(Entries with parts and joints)
·····

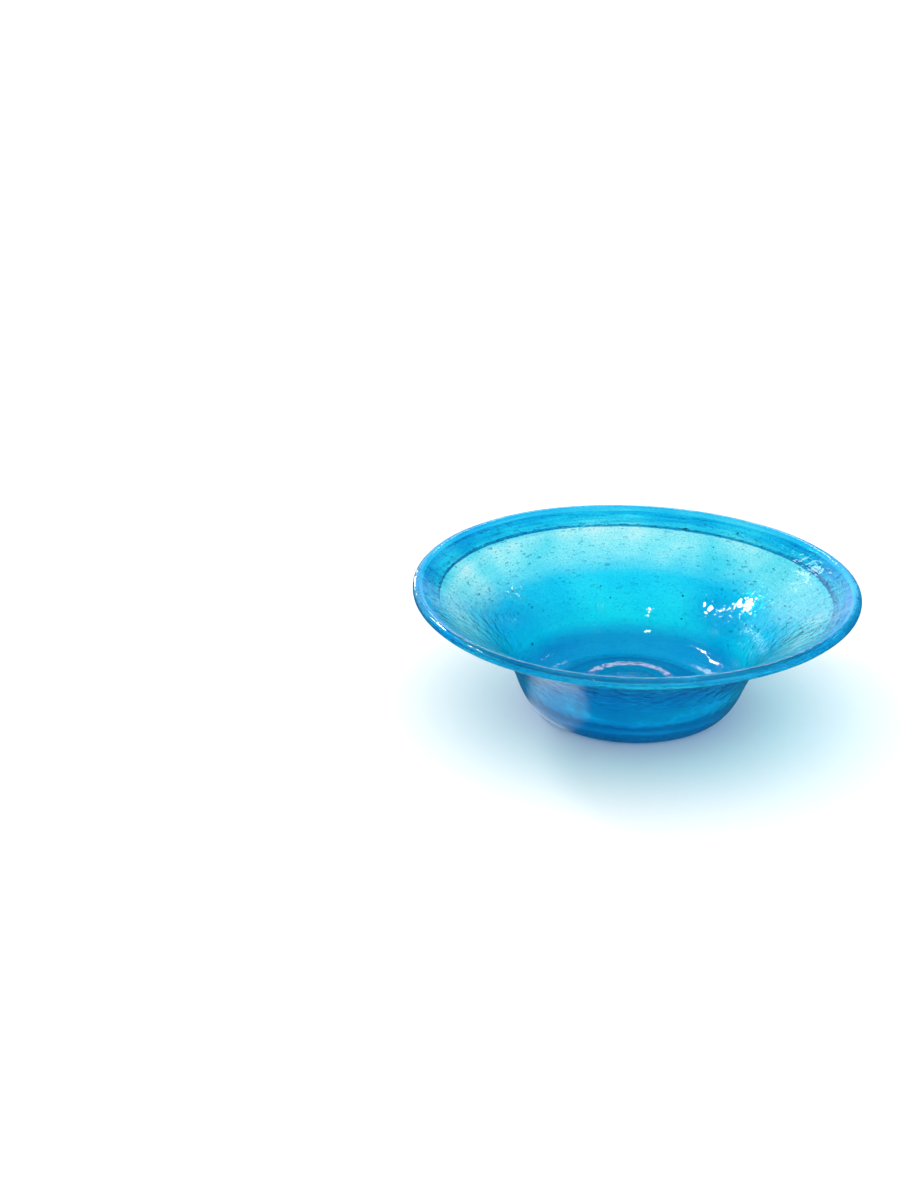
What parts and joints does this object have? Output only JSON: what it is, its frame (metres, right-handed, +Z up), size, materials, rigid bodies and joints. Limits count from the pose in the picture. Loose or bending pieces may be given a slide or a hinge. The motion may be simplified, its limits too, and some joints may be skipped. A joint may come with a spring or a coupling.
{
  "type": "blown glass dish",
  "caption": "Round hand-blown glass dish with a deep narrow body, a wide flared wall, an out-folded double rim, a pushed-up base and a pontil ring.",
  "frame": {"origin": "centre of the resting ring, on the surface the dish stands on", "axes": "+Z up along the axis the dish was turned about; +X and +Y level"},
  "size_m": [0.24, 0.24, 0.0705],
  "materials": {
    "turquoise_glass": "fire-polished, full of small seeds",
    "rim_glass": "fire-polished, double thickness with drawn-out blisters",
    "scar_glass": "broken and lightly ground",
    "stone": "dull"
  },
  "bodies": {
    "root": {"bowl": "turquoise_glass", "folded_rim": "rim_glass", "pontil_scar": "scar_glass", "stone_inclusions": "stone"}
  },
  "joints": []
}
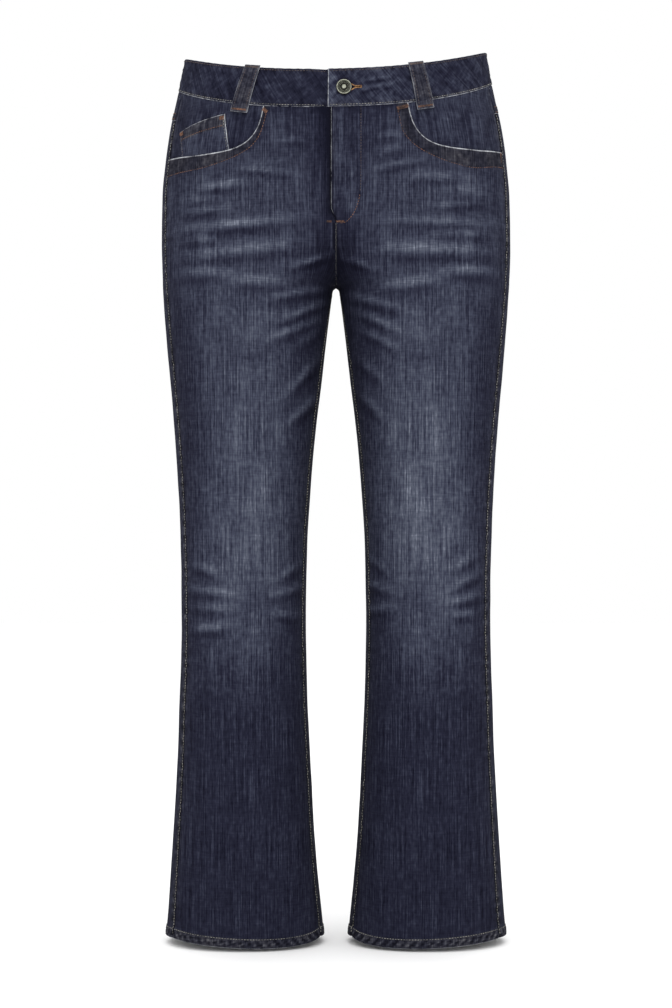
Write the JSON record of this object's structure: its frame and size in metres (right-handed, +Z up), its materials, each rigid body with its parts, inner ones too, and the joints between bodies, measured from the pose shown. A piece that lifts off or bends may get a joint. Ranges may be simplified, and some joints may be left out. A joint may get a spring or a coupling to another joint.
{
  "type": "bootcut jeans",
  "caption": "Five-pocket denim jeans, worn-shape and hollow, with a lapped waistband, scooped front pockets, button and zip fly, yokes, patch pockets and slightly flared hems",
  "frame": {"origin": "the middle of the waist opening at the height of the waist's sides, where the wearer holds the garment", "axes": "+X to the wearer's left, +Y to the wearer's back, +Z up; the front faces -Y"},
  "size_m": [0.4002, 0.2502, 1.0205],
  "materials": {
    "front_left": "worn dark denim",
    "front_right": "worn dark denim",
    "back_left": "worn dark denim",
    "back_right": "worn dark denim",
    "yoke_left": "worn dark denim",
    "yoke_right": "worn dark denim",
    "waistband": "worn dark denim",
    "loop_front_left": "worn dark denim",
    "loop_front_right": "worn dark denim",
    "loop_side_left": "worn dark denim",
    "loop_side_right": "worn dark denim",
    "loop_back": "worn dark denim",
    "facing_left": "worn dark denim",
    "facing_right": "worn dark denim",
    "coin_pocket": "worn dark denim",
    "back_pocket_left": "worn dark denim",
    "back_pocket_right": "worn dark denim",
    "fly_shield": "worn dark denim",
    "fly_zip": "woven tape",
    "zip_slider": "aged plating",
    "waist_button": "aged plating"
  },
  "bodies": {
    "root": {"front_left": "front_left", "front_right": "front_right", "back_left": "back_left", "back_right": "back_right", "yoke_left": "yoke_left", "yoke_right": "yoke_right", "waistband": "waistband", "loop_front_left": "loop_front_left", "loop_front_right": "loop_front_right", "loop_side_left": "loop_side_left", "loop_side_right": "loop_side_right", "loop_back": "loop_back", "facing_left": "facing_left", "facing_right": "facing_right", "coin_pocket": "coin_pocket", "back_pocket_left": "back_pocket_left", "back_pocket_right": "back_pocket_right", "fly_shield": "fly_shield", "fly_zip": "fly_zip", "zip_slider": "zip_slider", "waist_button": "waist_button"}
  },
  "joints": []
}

·····

**What the task asks:** Reproduce the data, keeping every line exactly the same.

**Written reply:**
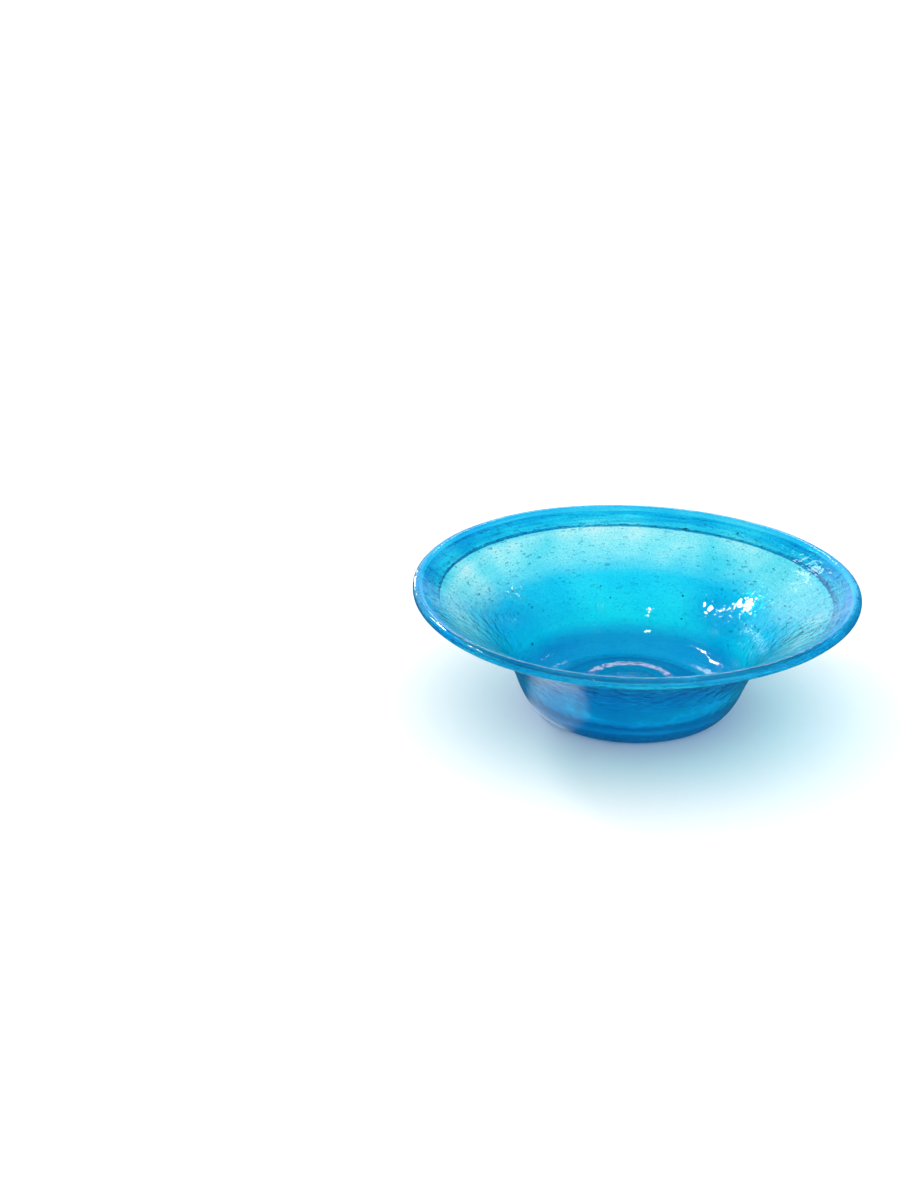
What parts and joints does this object have? Output only JSON: what it is, its frame (metres, right-handed, +Z up), size, materials, rigid bodies and joints. Limits count from the pose in the picture. Loose or bending pieces may be given a slide or a hinge. The motion may be simplified, its limits too, and some joints may be skipped. A joint may come with a spring or a coupling.
{
  "type": "blown glass dish",
  "caption": "Round hand-blown glass dish with a deep narrow body, a wide flared wall, an out-folded double rim, a pushed-up base and a pontil ring.",
  "frame": {"origin": "centre of the resting ring, on the surface the dish stands on", "axes": "+Z up along the axis the dish was turned about; +X and +Y level"},
  "size_m": [0.24, 0.24, 0.0705],
  "materials": {
    "turquoise_glass": "fire-polished, full of small seeds",
    "rim_glass": "fire-polished, double thickness with drawn-out blisters",
    "scar_glass": "broken and lightly ground",
    "stone": "dull"
  },
  "bodies": {
    "root": {"bowl": "turquoise_glass", "folded_rim": "rim_glass", "pontil_scar": "scar_glass", "stone_inclusions": "stone"}
  },
  "joints": []
}
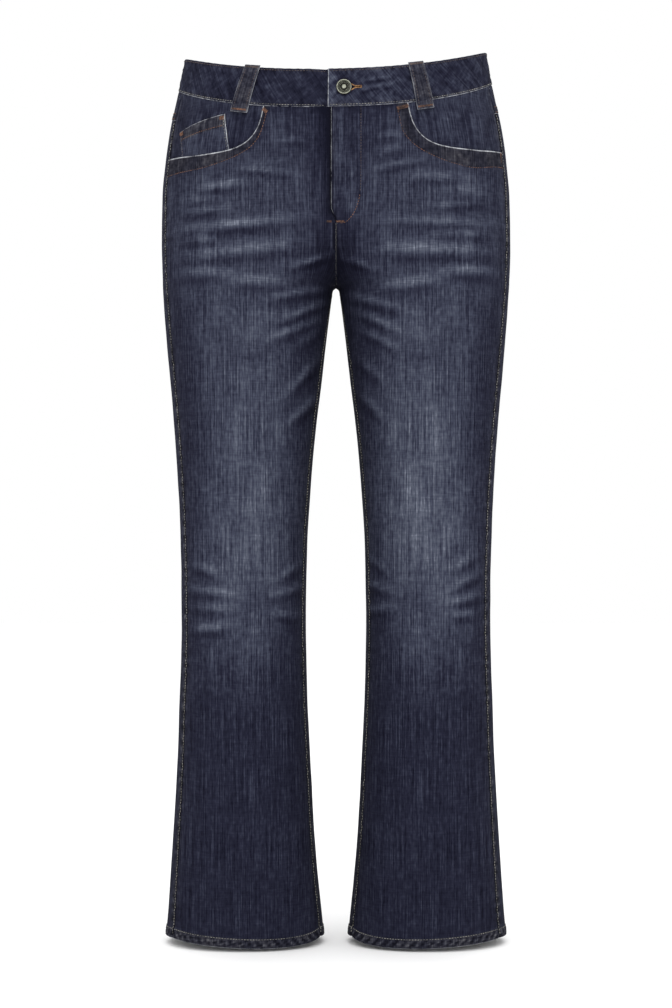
Write the JSON record of this object's structure: its frame and size in metres (right-handed, +Z up), its materials, each rigid body with its parts, inner ones too, and the joints between bodies, measured from the pose shown. A piece that lifts off or bends may get a joint. Ranges may be simplified, and some joints may be left out. A joint may get a spring or a coupling to another joint.
{
  "type": "bootcut jeans",
  "caption": "Five-pocket denim jeans, worn-shape and hollow, with a lapped waistband, scooped front pockets, button and zip fly, yokes, patch pockets and slightly flared hems",
  "frame": {"origin": "the middle of the waist opening at the height of the waist's sides, where the wearer holds the garment", "axes": "+X to the wearer's left, +Y to the wearer's back, +Z up; the front faces -Y"},
  "size_m": [0.4002, 0.2502, 1.0205],
  "materials": {
    "front_left": "worn dark denim",
    "front_right": "worn dark denim",
    "back_left": "worn dark denim",
    "back_right": "worn dark denim",
    "yoke_left": "worn dark denim",
    "yoke_right": "worn dark denim",
    "waistband": "worn dark denim",
    "loop_front_left": "worn dark denim",
    "loop_front_right": "worn dark denim",
    "loop_side_left": "worn dark denim",
    "loop_side_right": "worn dark denim",
    "loop_back": "worn dark denim",
    "facing_left": "worn dark denim",
    "facing_right": "worn dark denim",
    "coin_pocket": "worn dark denim",
    "back_pocket_left": "worn dark denim",
    "back_pocket_right": "worn dark denim",
    "fly_shield": "worn dark denim",
    "fly_zip": "woven tape",
    "zip_slider": "aged plating",
    "waist_button": "aged plating"
  },
  "bodies": {
    "root": {"front_left": "front_left", "front_right": "front_right", "back_left": "back_left", "back_right": "back_right", "yoke_left": "yoke_left", "yoke_right": "yoke_right", "waistband": "waistband", "loop_front_left": "loop_front_left", "loop_front_right": "loop_front_right", "loop_side_left": "loop_side_left", "loop_side_right": "loop_side_right", "loop_back": "loop_back", "facing_left": "facing_left", "facing_right": "facing_right", "coin_pocket": "coin_pocket", "back_pocket_left": "back_pocket_left", "back_pocket_right": "back_pocket_right", "fly_shield": "fly_shield", "fly_zip": "fly_zip", "zip_slider": "zip_slider", "waist_button": "waist_button"}
  },
  "joints": []
}